Dans Noce, la compagnie est très appliquée et ne trahi pas la précision du geste voulue par le chorégraphe qui suit à la lettre la partition de Stravinski tout en plongeant l’action en Albanie, sa nation d’origine, ce qui permet à Preljocaj de signer à la fois une oeuvre universelle, reprise dans le monde entier dont à l’opéra de Paris, et très personnelle.

C’est sans doute avec Welcome que le projet montre à la fois sa force et sa réussite car on constate avec surprise la difficulté de cette pièce très cinématographique où le couple mythique des grandes heures de la danse contemporaine française se lançant des poignées de talc offrant un paysage lunaire sur une musique de Arvo Pärt qui plonge définitivement la pièce dans une modernité intemporelle.

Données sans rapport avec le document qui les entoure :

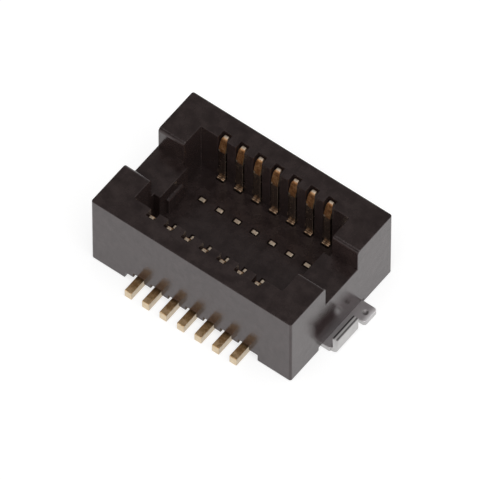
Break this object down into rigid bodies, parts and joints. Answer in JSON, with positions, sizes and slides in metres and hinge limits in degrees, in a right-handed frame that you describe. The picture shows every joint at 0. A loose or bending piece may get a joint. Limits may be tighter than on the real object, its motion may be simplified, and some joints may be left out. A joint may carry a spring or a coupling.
{
  "type": "rectangular connector",
  "caption": "Surface-mount board-to-board header: open black shroud, rows of gold contacts in its long walls, straight solder tails and a tinned hold-down tab at either end.",
  "frame": {"origin": "centre of the footprint on the circuit board's surface, z = 0", "axes": "+Z away from the board towards the mating side, +X along the contact rows, front row on -Y"},
  "size_m": [0.0066, 0.0046, 0.0023],
  "materials": {
    "housing": "black moulded liquid-crystal polymer, fine satin",
    "contact": "gold plate on blanked copper alloy, cut edges slightly dull",
    "hold_down": "matt tin plate on folded copper alloy sheet"
  },
  "bodies": {
    "root": {"housing": "housing", "contact_front_1": "contact", "contact_front_2": "contact", "contact_front_3": "contact", "contact_front_4": "contact", "contact_front_5": "contact", "contact_front_6": "contact", "contact_front_7": "contact", "contact_rear_1": "contact", "contact_rear_2": "contact", "contact_rear_3": "contact", "contact_rear_4": "contact", "contact_rear_5": "contact", "contact_rear_6": "contact", "contact_rear_7": "contact", "hold_down_left": "hold_down", "hold_down_right": "hold_down"}
  },
  "joints": []
}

On l’aura compris, le tour de force de ce nouveau projet est aussi bien la résurgence de notre patrimoine dansé que la dextérité qu’il faut pour les danseurs de passer de l’un à l’autre… Et c’est la révélation de Amor, cette jubilation de danse amenée par des danseurs, jeunes, engagés, performants mais aussi chargés d’une histoire et que Amor parachève en leur donnant l’occasion de traverser presque trente ans de danse en une soirée où l’on pouvait apercevoir dans la salle la plus part des auteurs des pièces venus eux mêmes les enseigner aux danseurs. Émouvant moment d’un patrimoine qui renaît avec Amor qui porte haut l’idée et les couleurs de la danse façon Baiz, jubilatoire, exigeante, communicative.